Derbyshire Healthcare NHS Foundation Trust (24 009 187a)
Category : Health > Mental health services
Decision : Closed after initial enquiries
Decision date : 04 Nov 2024
The Ombudsman's final decision:
Summary: Ms X complains about Derbyshire County Council and Derbyshire Healthcare NHS Foundation Trust. She says the organisations acted with fault when she was detained in hospital under the Mental Health Act in 2022. Ms X’s complaint is late and there are not enough good reasons for the Ombudsmen to investigate it now.
The complaint
- Ms X complains about the actions of Derbyshire County Council (the Council) and Derbyshire Healthcare NHS Foundation Trust (the Trust) in early 2022, when she was detained in hospital under the Mental Health Act 1983. Specifically, Ms X complains that:
- the Council and Trust did not properly consider the impact of a physical illness on her mental health symptoms when assessing her and deciding to apply for the detention and
- the Council and Trust did not properly consider alternatives that were less restrictive than hospital detention.
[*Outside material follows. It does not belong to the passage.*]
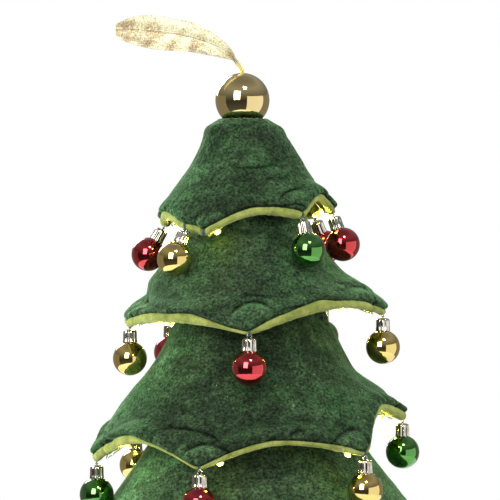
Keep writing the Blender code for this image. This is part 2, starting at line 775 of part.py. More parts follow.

- Ms X says that she was wrongly imprisoned in hospital and this has had a serious and lasting harmful impact on her health and wellbeing. She says the experience has left her fearful and distrustful of doctors and hospitals. She believes her partner would still be alive if she had not been detained.
- Ms X’s key desired outcomes are:
- to have her detention removed from her hospital record; and
- a thorough report into the reasons for her detention.
The Ombudsmen’s role and powers
- The Local Government and Social Care Ombudsman and Health Service Ombudsman have the power to jointly consider complaints about health and social care. (Local Government Act 1974, section 33ZA, as amended, and Health Service Commissioners Act 1993, section 18ZA).
- We cannot investigate late complaints unless we decide there are good reasons. Late complaints are when someone takes more than 12 months to complain to us about something an organisation has done. (Local Government Act 1974, sections 26B and 34D, as amended, and Health Service Commissioners Act 1993, section 9(4).)
- Ms X has complained about other, related, issues. The Parliamentary and Health Service Ombudsman (PHSO) is considering these separately because they are about matters the Trust alone is responsible for.
How I considered this complaint
- I have considered information Ms X, the Council and the Trust have provided in writing. Ms X has had an opportunity to comment on a draft version of this decision. I considered Ms X’s comments before reaching a final decision.
What I found
- Ms X became aware of the problems she complains about in early 2022. Her hospital detention ended in March 2022 and she then went home. She complained to the Ombudsmen in April 2024, more than two years after she first became aware of the problems. This means that her complaint is late.
- The time limit in law for bringing complaints to the Ombudsmen exists for good reasons. It is there to give us the best opportunity to make robust, fair and evidence-based decisions on complaints. The longer after an event an investigation starts, the more difficult it can be to find out the relevant facts, get accurate recollections from those involved, and reach a sound decision.
- I have carefully considered whether there are any good reasons to investigate the complaint now, despite it being late. In doing so, I have taken the following information into account.
- Ms X has explained that she did not complain to the Trust until May 2023 because between March 2022 and May 2023, she was seriously ill and recovering from her hospital admission. She was also grieving the loss of a loved one.
- Ms X’s records state she has significant chronic health problems. Ms X explained that, after she came home from hospital in March 2022, she continued to have significant physical health problems affecting her ability to go through a complaints process. These did not improve until after treatment in March 2023. Therefore, it is unlikely Ms X could have started complaining earlier than May 2023, when she started the Trust’s complaints process.
- There was a delay in the Trust’s complaints process. It did not respond to Ms X’s complaint until March 2024. Ms X complained to the Ombudsmen without delay after getting the Trust’s response.
- I have reviewed Ms X’s medical records for the period she complains of, and they do not indicate any procedural faults in relation to the complaints I am considering. It has now been more than two and a half years since the events Ms X complains about. The professionals involved are unlikely to be able to remember the events well enough to provide meaningful responses to our enquiries, beyond what is in Ms X’s medical records. This would affect the fairness and reliability of an investigation. It also means that an investigation would be unlikely to achieve Ms X’s desired outcome of providing a thorough explanation of the reasons for her detention, beyond what is already in her medical records and what the Trust explained in its response to the complaint.
- The Ombudsmen cannot require the Council and Trust to remove Ms X’s detention from her medical records.
- Having taken all the above into account, my view is there are not enough good reasons to investigate the complaint now. Ms X has provided powerful explanations for the delay in starting the complaints process. But, they do not outweigh the strong likelihood that we would be unable to:
- conduct a fair investigation or achieve a robust conclusion because of the time that has passed; or
- achieve her desired outcomes.
Final decision
- We will not investigate Ms X’s complaint because it is late and there are not enough good reasons to investigate it now.